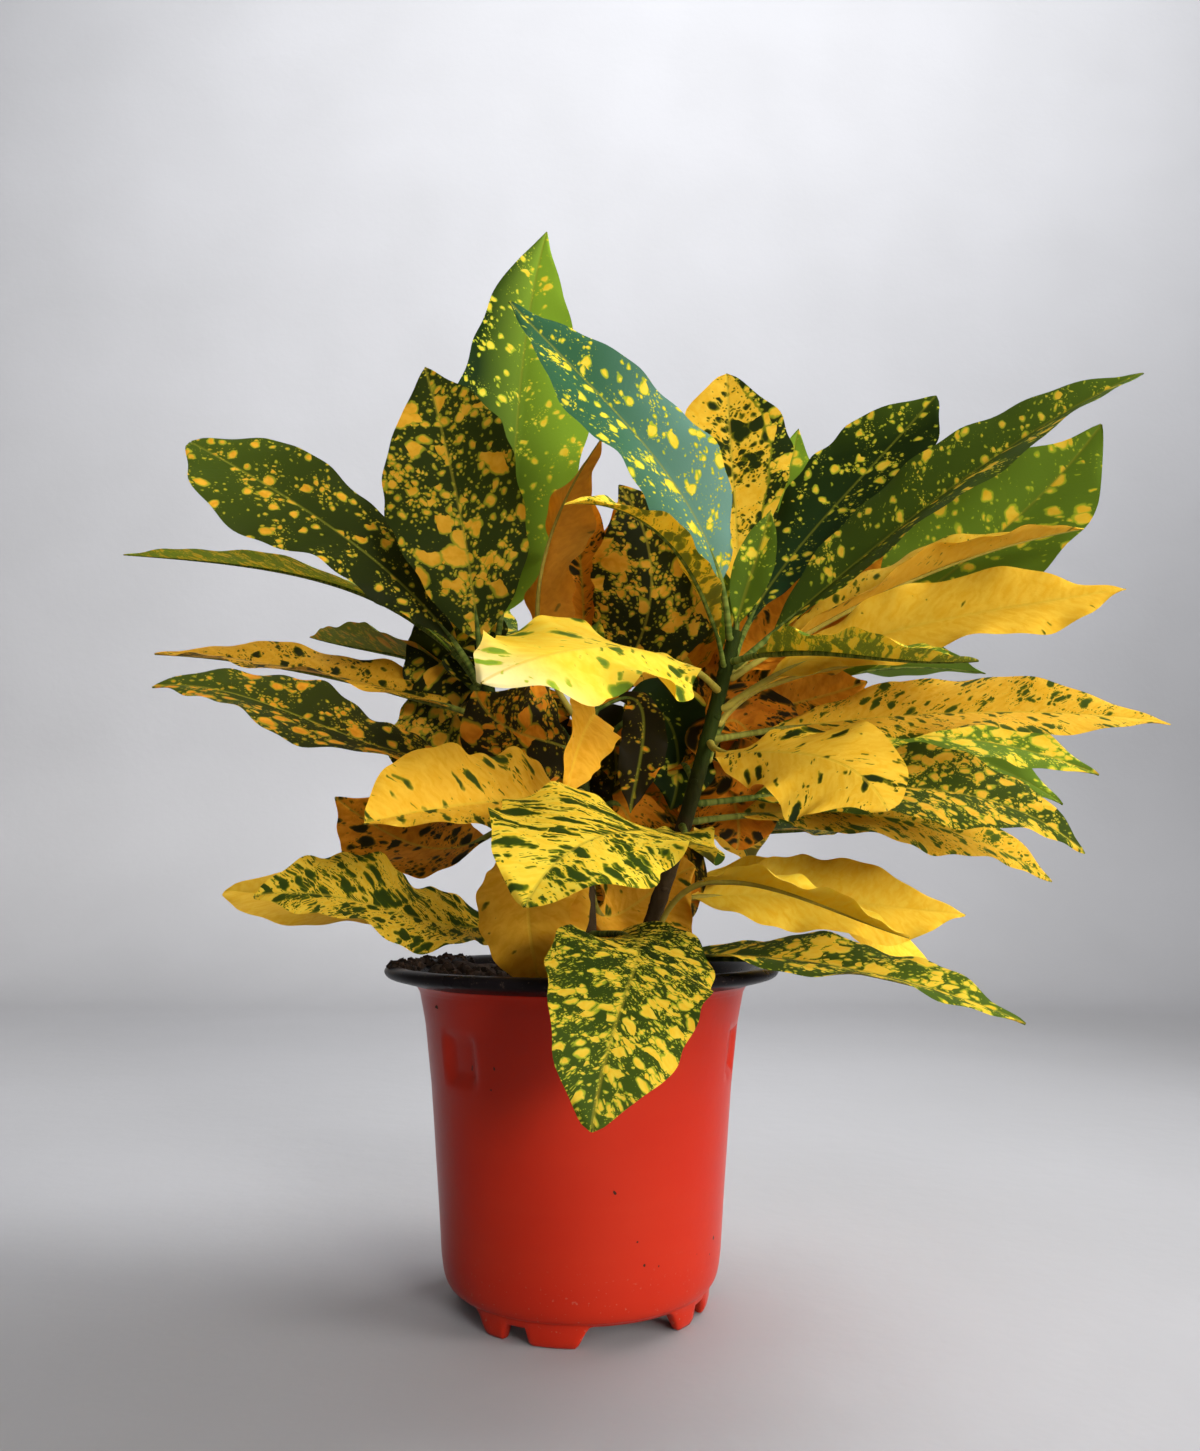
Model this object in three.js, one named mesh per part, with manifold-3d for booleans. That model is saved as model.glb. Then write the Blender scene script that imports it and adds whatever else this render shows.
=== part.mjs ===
// A potted croton: a bushy plant with long, blotched, waved leaves, in a red nursery pot.
// Millimetres, +Z up. The origin is on the surface that the pot stands on, under the pot's axis.
// The front of the plant looks along -Y.

import * as THREE from 'three';
import { mergeVertices } from 'three/addons/utils/BufferGeometryUtils.js';
import Module from 'manifold-3d';

// Driving dimensions of the pot.
const POT_HEIGHT = 104;
const LIP_RADIUS = 65;
const WALL = 1.3;
const RING_RADIUS = 41;
const RING_HEIGHT = 7;
const RING_WIDTH = 4;
const FLOOR_LEVEL = 6;
const POT_SIDES = 40;

// The wall's outer radius and height, from the foot to the flare under the lip.
const WALL_STATIONS = [[44.4, 16], [45.6, 31], [48.7, 66], [51.2, 86], [53.2, 95.5], [54.6, 98]];

// The foot ring's notches come in fours: a wide arch and a small nick in each quarter, in degrees.
const WIDE_NOTCH = { centre: 23, width: 40, top: 4.5 };
const SMALL_NOTCH = { centre: -27, width: 11, top: 3.5 };
const NOTCH_TAPER = 0.72;
const DRAIN_HOLE = { radius: 4, circle: 27, count: 8 };
const DENT = { width: 15, height: 14, depth: 0.7, level: 78, first: -46, count: 3 };

// Soil and stems.
const GAP = 0.3;
const SOIL_LEVEL = 92;
const SOIL_DOME = 3;
const HEAP = { azimuth: 150, height: 10 };
const STEM_BASE = 35;
const STEM_SIDES = 8;
const STEM_STEPS = 9;
const STEM_BEND = 0.25;

// Leaves. Each half of a blade waves, and its edge is cut by a share for each millimetre of ruffle. The
// stalk is flatter at its sides, and the rib and the tip are slimmer than the stalk by these shares.
const BLADE_THICKNESS = 0.8;
const STALK_RADIUS = 1.1;
const STALK_EDGE = 0.6;
const RIB_TAPER = 0.6;
const TIP_TAPER = 0.62;
const LEAF_RINGS = 14;
const YOUNG_LEAF_RINGS = 8;
const STALK_RINGS = 2;
const WAVES = 16;
const LOBES = 11;
const LOBE_DEPTH = 0.035;
const LEAF_GREEN = new THREE.Color(0x2c4a1c);
const LEAF_GOLD = new THREE.Color(0xf0b428);

const wasm = await Module();
wasm.setup();

const vec = (x, y, z) => new THREE.Vector3(x, y, z);
const radians = THREE.MathUtils.degToRad;

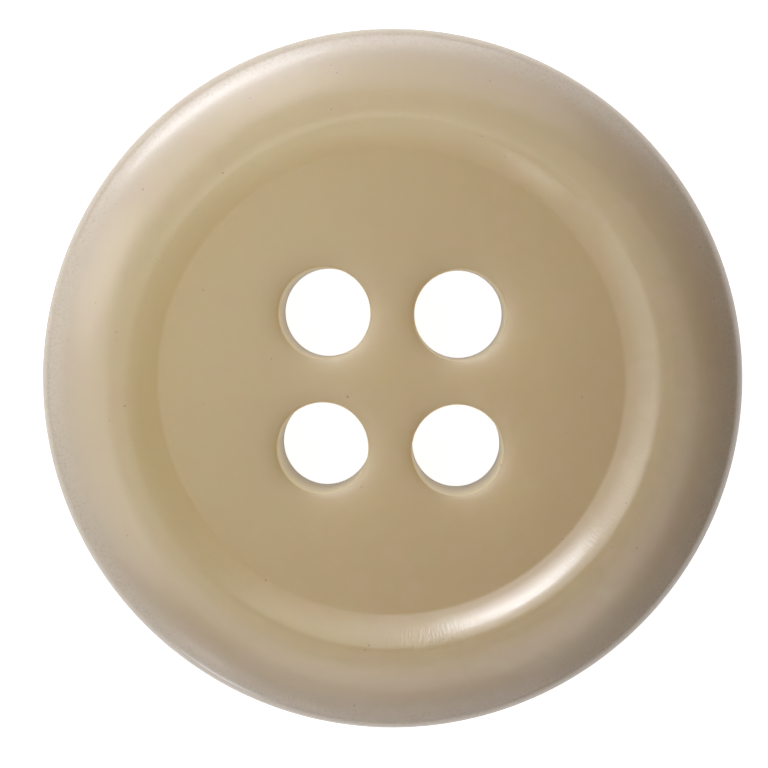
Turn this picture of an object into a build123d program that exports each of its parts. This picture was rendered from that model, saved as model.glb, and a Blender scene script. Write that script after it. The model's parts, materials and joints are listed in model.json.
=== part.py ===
from build123d import *
from math import asin, atan2, cos, degrees, radians, sin
import os

# A four-hole sew-through button for a jacket, turned from one blank of cast resin.
# It lies on its back: the origin is the middle of the back face, +Z is the front.

# Disc, in millimetres
DIAMETER = 20.0             # across the widest line of the edge, a 32 ligne button
THICKNESS = 3.4             # back face to the crown of the rim
CROWN_INSET = 2.0           # widest line in to the circle where the rim is highest
SHOULDER_RADIUS = 3.6       # rounding from the crown out towards the edge
EDGE_RADIUS = 0.6           # rounding of the edge itself, front to back
BACK_INSET = 4.0            # widest line in to the flat that rests on the cloth

# Sunken well, in millimetres and degrees
WELL_DEPTH = 0.63           # crown of the rim down to the floor
WALL_SLOPE = 33.5           # of the straight part of the wall, from level
CROWN_INNER_RADIUS = 1.3    # rounding from the crown down into the wall
WELL_CORNER_RADIUS = 0.2    # hollow corner between the wall and the floor

# Thread holes, in millimetres
HOLE_DIAMETER = 2.6
HOLE_PITCH = 3.85           # between neighbouring holes, on a square
FRONT_ROLL_WIDTH = 0.6      # rolled edge of a hole, on the floor around it
FRONT_ROLL_DEPTH = 0.17     # the same, down the wall of the hole
BACK_BEVEL = 0.2            # bevel of a hole's edge at the back, as wide as deep

CUTTER_MARGIN = 1.0         # how far the hole cutter stands out of both faces


def arc(centre, radius, start, end):
    """Arc about a centre in the profile plane, from one angle to another, in radians."""
    return CenterArc(centre, radius, degrees(start), degrees(end - start))


def revolved(outline):
    """Solid of a closed outline, drawn as (distance from the axis, height)."""
    return revolve(Plane.XZ * make_face(outline), Axis.Z)


def disc():
    """The turned disc: back, edge, rim, well wall and floor, every arc tangent to the next."""
    outer = DIAMETER / 2
    crown = outer - CROWN_INSET
    floor_height = THICKNESS - WELL_DEPTH
    up = radians(90)
    down = radians(-90)

    # Front: shoulder arc, then edge arc, which ends upright at the widest line.
    lean = asin((CROWN_INSET - EDGE_RADIUS) / (SHOULDER_RADIUS - EDGE_RADIUS))
    shoulder_centre = (crown, THICKNESS - SHOULDER_RADIUS)
    edge_height = THICKNESS - SHOULDER_RADIUS + (SHOULDER_RADIUS - EDGE_RADIUS) * cos(lean)
    edge_centre = (outer - EDGE_RADIUS, edge_height)

    # Back: one large arc from the flat, tangent to the same edge arc.
    run = BACK_INSET - EDGE_RADIUS
    back_radius = (run**2 + edge_height**2 - EDGE_RADIUS**2) / (2 * (edge_height - EDGE_RADIUS))
    back_centre = (outer - BACK_INSET, back_radius)
    back_angle = atan2(edge_height - back_radius, run)

    # Well: a straight wall that touches the crown's inner arc and the hollow corner.
    wall = radians(WALL_SLOPE)
    radii = CROWN_INNER_RADIUS + WELL_CORNER_RADIUS
    wall_length = (WELL_DEPTH - radii * (1 - cos(wall))) / sin(wall)
    floor = crown - radii * sin(wall) - wall_length * cos(wall)
    crown_centre = (crown, THICKNESS - CROWN_INNER_RADIUS)
    corner_centre = (floor, floor_height + WELL_CORNER_RADIUS)

    back_arc = arc(back_centre, back_radius, down, back_angle)
    edge_arc = arc(edge_centre, EDGE_RADIUS, back_angle, up - lean)
    shoulder_arc = arc(shoulder_centre, SHOULDER_RADIUS, up - lean, up)
    crown_arc = arc(crown_centre, CROWN_INNER_RADIUS, up, up + wall)
    corner_arc = arc(corner_centre, WELL_CORNER_RADIUS, down + wall, down)
    outline = [
        Line((0, 0), back_arc @ 0),
        back_arc,
        edge_arc,
        shoulder_arc,
        crown_arc,
        Line(crown_arc @ 1, corner_arc @ 0),
        corner_arc,
        Line(corner_arc @ 1, (0, floor_height)),
        Line((0, floor_height), (0, 0)),
    ]
    return revolved(outline)


def hole_cutter():
    """Cutter for one thread hole, on the Z axis. At the front its edge rolls over in a
    quarter of an ellipse, which lies level in the floor and upright in the bore."""
    bore = HOLE_DIAMETER / 2
    floor_height = THICKNESS - WELL_DEPTH
    front_edge = bore + FRONT_ROLL_WIDTH
    back_edge = bore + BACK_BEVEL
    top = floor_height + CUTTER_MARGIN
    bottom = -CUTTER_MARGIN
    front_roll = EllipticalCenterArc(
        (front_edge, floor_height - FRONT_ROLL_DEPTH),
        FRONT_ROLL_WIDTH, FRONT_ROLL_DEPTH, 90, arc_size=90)
    outline = [
        Line((0, top), (front_edge, top)),
        Line((front_edge, top), front_roll @ 0),
        front_roll,
        Line(front_roll @ 1, (bore, BACK_BEVEL)),
        Line((bore, BACK_BEVEL), (back_edge, 0)),
        Line((back_edge, 0), (back_edge, bottom)),
        Line((back_edge, bottom), (0, bottom)),
        Line((0, bottom), (0, top)),
    ]
    return revolved(outline)


def button():
    """The whole button: one disc with four equal holes on a square."""
    holes = GridLocations(HOLE_PITCH, HOLE_PITCH, 2, 2) * hole_cutter()
    return disc() - holes


os.makedirs("parts", exist_ok=True)
export_step(button(), "parts/button.step")
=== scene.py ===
import json
from math import asin, atan2, cos, pi, radians, sin

import bpy
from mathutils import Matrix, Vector


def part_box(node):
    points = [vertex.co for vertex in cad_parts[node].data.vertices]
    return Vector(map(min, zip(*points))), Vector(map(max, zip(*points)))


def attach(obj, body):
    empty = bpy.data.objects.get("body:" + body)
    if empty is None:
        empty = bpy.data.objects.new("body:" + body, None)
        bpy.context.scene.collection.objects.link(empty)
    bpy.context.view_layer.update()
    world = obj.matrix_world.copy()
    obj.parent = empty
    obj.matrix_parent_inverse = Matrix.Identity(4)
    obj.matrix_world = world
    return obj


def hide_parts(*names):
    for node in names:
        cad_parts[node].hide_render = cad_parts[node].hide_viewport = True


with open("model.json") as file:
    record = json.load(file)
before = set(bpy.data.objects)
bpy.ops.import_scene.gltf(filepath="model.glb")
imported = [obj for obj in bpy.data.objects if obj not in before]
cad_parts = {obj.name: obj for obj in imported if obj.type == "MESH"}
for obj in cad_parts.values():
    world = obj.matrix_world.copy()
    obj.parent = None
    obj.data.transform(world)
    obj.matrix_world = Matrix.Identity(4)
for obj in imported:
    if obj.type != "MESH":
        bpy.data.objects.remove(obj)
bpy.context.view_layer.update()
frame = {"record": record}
mm = 0.001

# The button: a round of cast polyester resin, turned on a lathe, drilled four times and
# tumbled in a barrel until every edge is soft. A broad rim stands round a sunken middle,
# and each hole rolls over at both faces, where the thread bends.

low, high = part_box("button")
outer_radius = (high.x - low.x) / 2
thickness = high.z - low.z
crown_inset = 2.0 * mm          # from the widest line to the crown of the rim
shoulder_radius = 3.6 * mm      # rounding from the crown outwards
edge_radius = 0.6 * mm          # rounding of the edge, front to back
back_inset = 4.0 * mm           # from the widest line to the flat of the back
well_depth = 0.63 * mm          # crown of the rim down to the floor
crown_inner_radius = 1.3 * mm   # rounding from the crown into the well
well_corner_radius = 0.2 * mm   # hollow corner between the wall and the floor
wall_slope = radians(33.5)      # straight part of the well's wall
front_roll_width = 0.6 * mm     # rolled edge of a hole, on the floor around it
front_roll_depth = 0.17 * mm    # the same, down the bore
back_roll_width = 0.3 * mm      # softened edge of a hole at the back
back_roll_depth = 0.15 * mm
rim_steps = 256                 # mesh steps round the button
hole_steps = 128                # mesh steps round a hole
weld_gap = 0.002 * mm           # points nearer than this become one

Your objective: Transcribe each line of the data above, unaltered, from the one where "front_edge = bore + FRONT_ROLL_WIDTH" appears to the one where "before = set(bpy.data.objects)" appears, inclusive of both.

Written solution:
    front_edge = bore + FRONT_ROLL_WIDTH
    back_edge = bore + BACK_BEVEL
    top = floor_height + CUTTER_MARGIN
    bottom = -CUTTER_MARGIN
    front_roll = EllipticalCenterArc(
        (front_edge, floor_height - FRONT_ROLL_DEPTH),
        FRONT_ROLL_WIDTH, FRONT_ROLL_DEPTH, 90, arc_size=90)
    outline = [
        Line((0, top), (front_edge, top)),
        Line((front_edge, top), front_roll @ 0),
        front_roll,
        Line(front_roll @ 1, (bore, BACK_BEVEL)),
        Line((bore, BACK_BEVEL), (back_edge, 0)),
        Line((back_edge, 0), (back_edge, bottom)),
        Line((back_edge, bottom), (0, bottom)),
        Line((0, bottom), (0, top)),
    ]
    return revolved(outline)


def button():
    """The whole button: one disc with four equal holes on a square."""
    holes = GridLocations(HOLE_PITCH, HOLE_PITCH, 2, 2) * hole_cutter()
    return disc() - holes


os.makedirs("parts", exist_ok=True)
export_step(button(), "parts/button.step")
=== scene.py ===
import json
from math import asin, atan2, cos, pi, radians, sin

import bpy
from mathutils import Matrix, Vector


def part_box(node):
    points = [vertex.co for vertex in cad_parts[node].data.vertices]
    return Vector(map(min, zip(*points))), Vector(map(max, zip(*points)))


def attach(obj, body):
    empty = bpy.data.objects.get("body:" + body)
    if empty is None:
        empty = bpy.data.objects.new("body:" + body, None)
        bpy.context.scene.collection.objects.link(empty)
    bpy.context.view_layer.update()
    world = obj.matrix_world.copy()
    obj.parent = empty
    obj.matrix_parent_inverse = Matrix.Identity(4)
    obj.matrix_world = world
    return obj


def hide_parts(*names):
    for node in names:
        cad_parts[node].hide_render = cad_parts[node].hide_viewport = True


with open("model.json") as file:
    record = json.load(file)
before = set(bpy.data.objects)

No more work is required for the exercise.